TEMPO.CO, Jakarta - Presiden Joko Widodo atau Jokowi kembai menyampaikan tekadnya memberantas mafia minyak dan gas bumi guna mengurangi impor BBM untuk memperkuat perekonomian Indonesia.
"Ada yang tidak mau diganggu impornya, baik minyak maupun LPG. Ini yang mau saya ganggu," kata Presiden dalam sambutannya saat acara Pertemuan Tahunan Bank Indonesia Tahun 2019 di Hotel Rafless, Jakarta, Kamis, 28 November 2019.
Pemerintah, kata Jokowi, juga ingin mencari energi baru dan terbarukan, salah satunya mengolah batu bara menjadi synthetic gas yang akan diproses menjadi dimethyl ether sebagai pengganti LPG. Ia menjelaskan penyebab pengembangan energi baru itu tidak kunjung dilakukan sejak lama karena ada pihak yang menguasai impor minyak dan gas.
Mantan gubernur DKI Jakarta itu juga menjelaskan penggunaan produk turunan minyak sawit sebagai biofuel juga terus dikembangkan. "Kalau ini dikerjakan, B20 berjalan dan sudah berjalan. Sebentar lagi Januari B30, masuk lagi B50 bisa berjalan, artinya impor minyak kita turun secara drastis. Sehingga urusan neraca perdagangan dan transaksi berjalan kita menjadi lebih baik," ujar Jokowi.
Pemerintah, menurut Jokowi, mengetahui pihak yang mendukung impor migas yang menyebabkan defisit neraca perdagangan.
"Seperti yang sudah saya sampaikan, kalau ada yang mau ganggu, pasti akan saya gigit orang itu.
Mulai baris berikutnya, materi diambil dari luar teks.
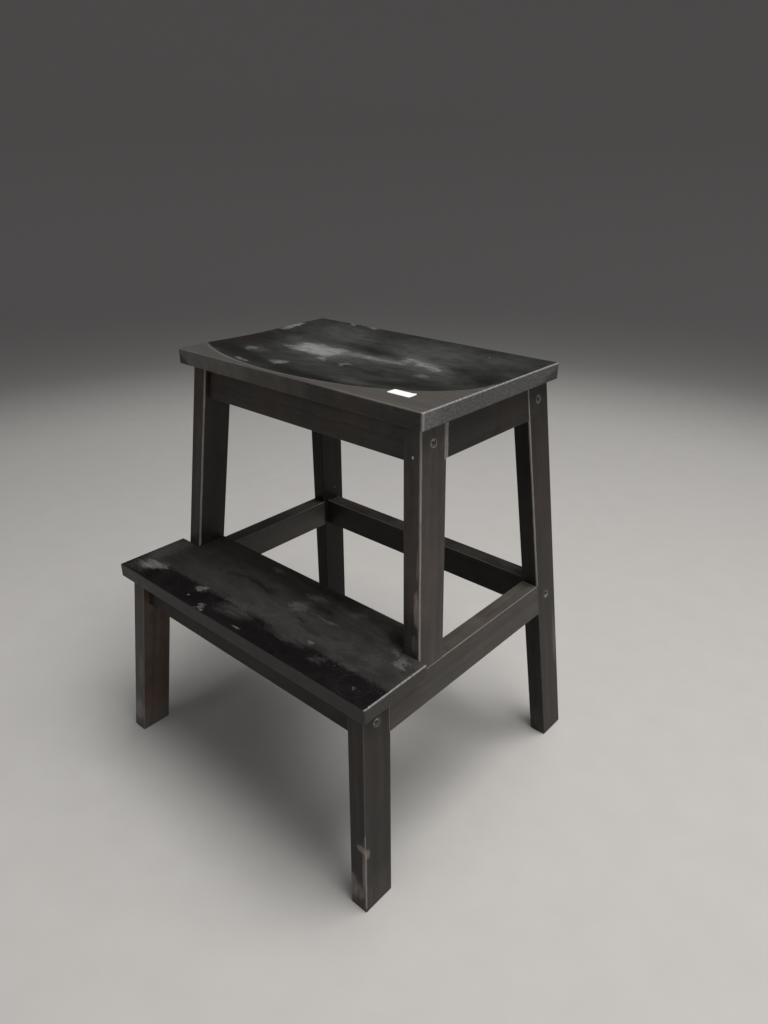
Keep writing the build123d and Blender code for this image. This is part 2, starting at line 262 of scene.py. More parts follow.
def lay_stain(wood, tone, faces):
    """Black-brown, drifting to rust-brown in places and to grey-green in others."""
    fibre, mid, pores = wood.fibre, wood.mid, wood.pores
    wood.colour = wood.mix(wood.figure.fade(over=(0.30, 0.72)),
                           (0.0385, 0.0325, 0.0278), (0.0590, 0.0512, 0.0442))
    wood.tint(wood.hue.fade(over=(0.50, 0.70), to=(0.0, 0.65)), colour=(0.0700, 0.0490, 0.0430))
    wood.tint(wood.hue.fade(over=(0.48, 0.30), to=(0.0, 0.65)), colour=(0.0400, 0.0425, 0.0375))
    variation = (fibre.ramp(over=(0.25, 0.75), to=(0.87, 1.13))
                 * wood.hair.ramp(over=(0.2, 0.8), to=(0.94, 1.06))
                 * mid.ramp(over=(0.25, 0.75), to=(0.76, 1.26))
                 * wood.broad.ramp(over=(0.25, 0.75), to=(0.80, 1.20)))
    # faces paints light and shade: single faces are made lighter or darker by a factor
    for face, face_light_and_shade in faces.items():
        tone = tone * wood.depth[face].fade(over=(2.2, 0.6), to=(1.0, face_light_and_shade))
    wood.colour = wood.colour.scaled(variation * tone)
    wood.tint(pores * 0.6, colour=(0.010, 0.009, 0.008))
    wood.rough = 0.50 + (fibre - 0.5) * 0.22 + (mid - 0.5) * 0.35
    swell = wood.noise(wood.pos, scale=0.06, detail=2.0)
    wood.height = (fibre * 0.075 + wood.hair * 0.02 + pores * -0.10 + wood.fine * 0.025
                   + swell * 0.12)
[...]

Nggak akan selesai kalau masalah ini tidak kita selesaikan," ucapnya.
Staf Khusus Menteri Badan Usaha Milik Negara (BUMN) Arya Sinulingga sebelumnya menjelaskan tugas yang diemban Basuki Tjahja Purnama atau Ahok sebagai Komisaris Utama PT Pertamina (Persero) bukan untuk memberantas mafia migas. Mantan Gubernur DKI Jakarta tersebut ternyata diminta berfokus mencari cara bagaimana bisa menurunkan ketergantungan Indonesia terhadap impor minyak dan gas (migas).
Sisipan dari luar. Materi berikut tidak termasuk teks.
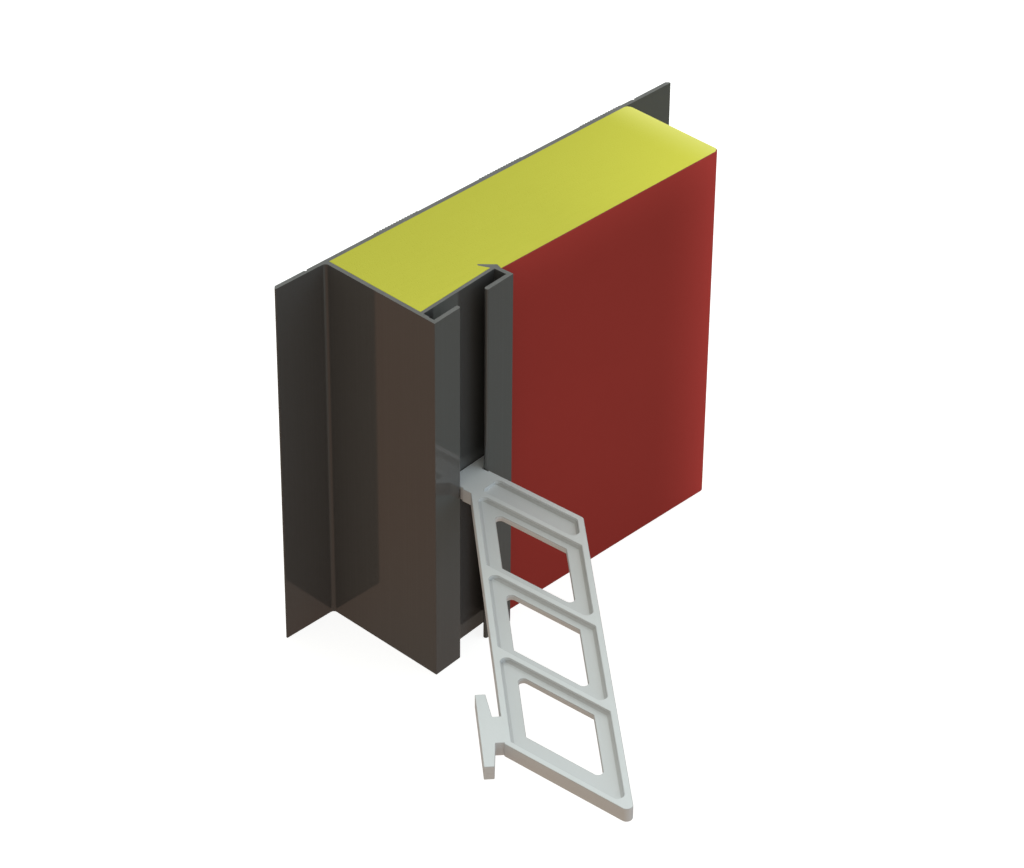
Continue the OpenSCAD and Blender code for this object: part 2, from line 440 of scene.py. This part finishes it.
@dataclass(frozen=True)
class FilmFinish:
    """Red facing film: satin, with slow ripples, and a painted highlight that makes it paler toward the far corner and
    along the top edge.
    """

    far_highlight_from: float
    far_highlight_length: float = 22.0 * MM
    top_highlight_from: float = 86.0 * MM
    top_highlight_length: float = 14.0 * MM
    top_highlight_share: float = 0.4
    colour: Colour = (0.328, 0.028, 0.022)
    cloud_tint: float = 0.93
    cloud_share: float = 0.5
    cloud_band: Span = (0.3, 0.7)
    highlight_colour: Colour = (0.51, 0.05, 0.044)
    cut_colour: Colour = (0.22, 0.012, 0.01)
    gloss: float = 0.2
    roughness: float = 0.5
    dull_clouds: float = 0.12
    dull_grain: float = 0.08
    clouds_per_metre: float = 28.0
    ripples_per_metre: float = 90.0
    ripple_stretch: float = 0.7
    ripple_depth: float = 0.05 * MM
    grain_per_metre: float = 5200.0
    grain_depth: float = 0.004 * MM

    def make(self) -> bpy.types.Material:
        """Mixes the finish.

        Returns:
            The material.
        """
        r = Recipe(bpy.data.materials.new("red_facing"))
        cut, eased = r.mark(Mark.CUT), r.mark(Mark.EASED)
        ripples = r.noise(r.point((1.0, 1.0, self.ripple_stretch)), self.ripples_per_metre, detail=2.0)
        grain = r.noise(r.point(), self.grain_per_metre, detail=2.0)
        clouds = r.noise(r.point(), self.clouds_per_metre, detail=3.0)
        cloudy = clouds.between(*self.cloud_band) * self.cloud_share
        colour = r.mix(cloudy, self.colour, tinted(self.colour, self.cloud_tint))
        # Painted highlight: the film is made paler toward the far corner and near the top edge.
        far_highlight = ((r.axis("X") - self.far_highlight_from) / self.far_highlight_length).at_least(0.0)
        top_highlight = ((r.axis("Z") - self.top_highlight_from) / self.top_highlight_length).at_least(0.0)
        colour = r.mix(far_highlight * far_highlight + top_highlight * top_highlight * self.top_highlight_share, colour, self.highlight_colour)
        colour = r.mix((cut + eased).between(0.0, 1.0), colour, self.cut_colour)
        rough = self.roughness + (clouds - MIDDLE) * self.dull_clouds + (grain - MIDDLE) * self.dull_grain
        relief = r.bump(ripples, self.ripple_depth)
        relief = r.bump(grain, self.grain_depth, relief)
        return r.surface(colour, rough, relief, self.gloss)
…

"Gini, bagaimana supaya BBM itu yang penting impor turun," kata Arya di Kementerian BUMN, Jakarta Pusat, 26 November 2019.
Arya mengungkapkan, dalam menurunkan impor migas itu bisa menggunakan berbagai macam cara, seperti pakai energi baru terbarukan (EBT). Selain itu, memanfaatkan B30 (atau 30 persen minyak sawit untuk solar), juga bisa mengurangi ketergantungan impor Indonesia.
Kemudian, Arya menjelaskan, Ahok juga ditargetkan untuk mengegolkan proyek pengembangan kilang minyak atau Refinery Development Master Plan alias RDMP. Seperti halnya Kilang Cilacap saat ini, kelanjutan proyek itu masih sumir. Kerja sama Pertamina dan Saudi Aramco yang dimulai empat tahun lalu pun belum ada kepastian.
"Pokoknya bagaimana turunkan impor BBM itu target untuk Pak Ahok. Kilang dibangun dan sebagainya itu bagian turunkan impor," ungkap Arya.